LA BATTAGLIA DI LEPANTO E L’EX VOTO NEL DUOMO DI MONTAGNANA
Chi visita Montagnana, non deve perdersi, specie se vi si reca a ottobre, la visione del grande dipinto conservato nel Duomo, che riproduce in maniera molto fedele lo svolgersi della famosa battaglia.
Il pittore è anonimo, anche se vi sono indizi, o meglio, sospetti, sul nome, ed è comunque certo che fu dipinto poco dopo i fatti da persona che si fece raccontare in dettaglio tutto, anche la particolare forma delle imbarcazioni. riporto quì di seguito al descrizione trovata in internet, ma voglio aggiungere che ci farebbe bene ripercorrere quelle vicende, di tanto in tanto.

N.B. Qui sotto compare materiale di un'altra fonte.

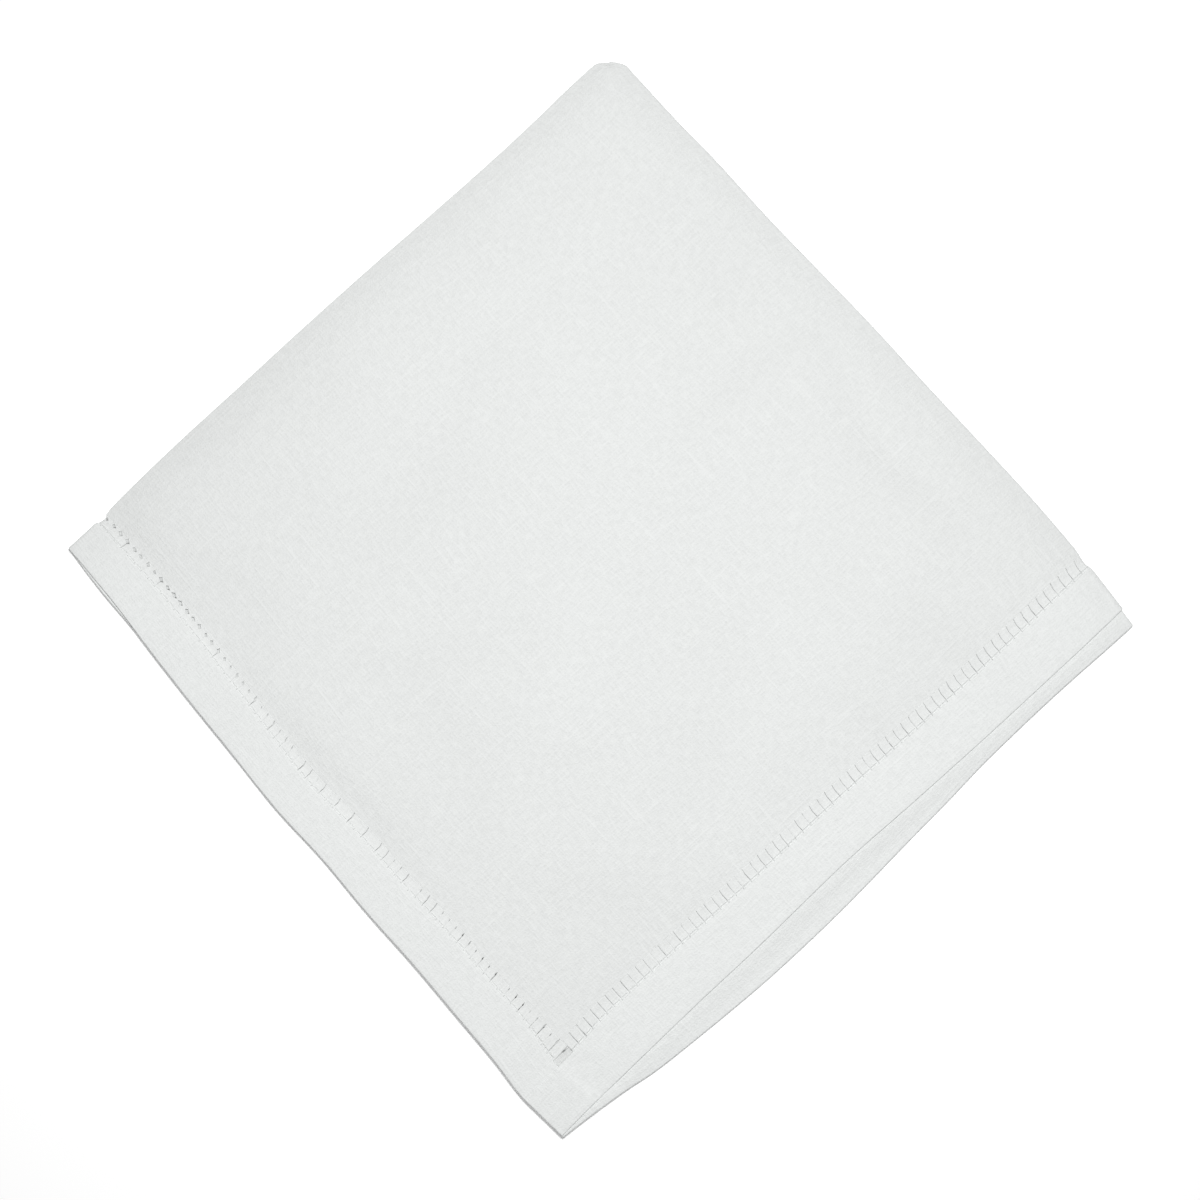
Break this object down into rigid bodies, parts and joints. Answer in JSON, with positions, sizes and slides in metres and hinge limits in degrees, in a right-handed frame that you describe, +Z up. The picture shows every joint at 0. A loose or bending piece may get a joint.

Si scopre una coralità incredibile, attorno alla fede cristiana e attorno allo stato veneto: Montagnana si autotassò e oltre alle vite dei propri figli che si arruolarono volontariamente per la salvezza della cristianità e per quella dello stato veneto, offrì grandissime quantità di lino e canapa, prodotti del luogo, per fabbricare corde e tele.
Vedete, ogni tanto salta fuori qualche “bella anima” di storico tricolorista, il quale non manca di sottolineae l’incosistenza dello stato marchesco, un conglomerato di città riottose, sotto il tallone della “Dominante”. nulla di più falso. Dalla guerra di Cambray, a Lepanto. alle rivolte dei “marcolini” nel 1797, al discorso di Perasto, è tutto un continua affettuosa testimonianza di affetto filiale alla Patria Veneta e al suo Principe, il doge dei veneti da parte della popolazione intera.
ecco quanto scrive Zereich Princivalle:
“Il quadro che riproduce la Battaglia di Lepanto (m. 4,50 x 4,50), ad olio su tela, appeso alla parete sinistra nella prima campata – già sopra la porta laterale rivolta a mezzogiorno – a prescindere dal suo valore artistico, fu giudicato assai interessante da Guido Antonio Quarti, ben noto scrittore di storia navale, che lo pubblicò per primo, credo, quale opera di ignoto autore in uno dei suoi volumi.
Egli, scrivendo al Giacomelli, rilevava che il pittore doveva avere una notevole conoscenza storica della battaglia, che è riprodotta, come realmente avvenne, con le galee in combattimento a gruppi.
“In primo piano è la flotta di Venezia al comando di Sebastiano Venier; più sopra quella di Spagna sotto Don Giovanni d’Austria. Un gruppo centrale riproduce il ricupero della capitana di Malta. E’ ben distinta a destra la fuga di Portaù pascià (barchetta che si salva attraverso le galee).
Sopra, a sinistra, la squadra di soccorso del march. di Santa Croce. Poi il particolare di Occhialì (Uluzzalì) che fugge dopo essersi affrontato con Giovanni Andrea Doria, riparadosi con poche galee alla Prevesa. In alto, a destra, è Lepanto con i due Castelli alla bocca del golfo; a sinistra, su nuvola, la Madonna del Rosario con Santa Giustina.
Il pittore doveva avere perfetta conoscenza dei fatti, perchè è anche da notare che tutte le galee cristiane hanno le vele ammainate; il mare è abbonacciato in favore delle armi crocesegnate; sono esatte le varie bandiere con i colori di raggruppamento e con gli stemmi particolari. Interessanti per l’archeologia navale sono le strutture delle galee, con la dimostrazione, non chiara altrove, dei banchi da rematori sporgenti dai fianchi delle stesse.
Il nostro quadro sembrerebbe appartenere ad un pittore, formatosi appunto in tale ambiente; e verrebbe da pensare ad Antonio Vassilacchi, detto l’Aliense (1556 – 1629), figlio di un proprietario di navi, oriundo dell’isola di Milo, che fornì di vettovaglie l’armata cristiana nella querra del 1571, il quale dipinse per Montagnana anche un’altra tela “Il Salvatore e i Santi Protettori” ed amò trattare varie composizioni affollate di personaggi e diversi soggetti di battaglie terrestri e navali, compresa pure quella di Lepanto, come ad esempio negli affreschi – attribuitagli dalla Boccassini – della villa Barbarigo di Noventa Vicentina, presso Montagnana”.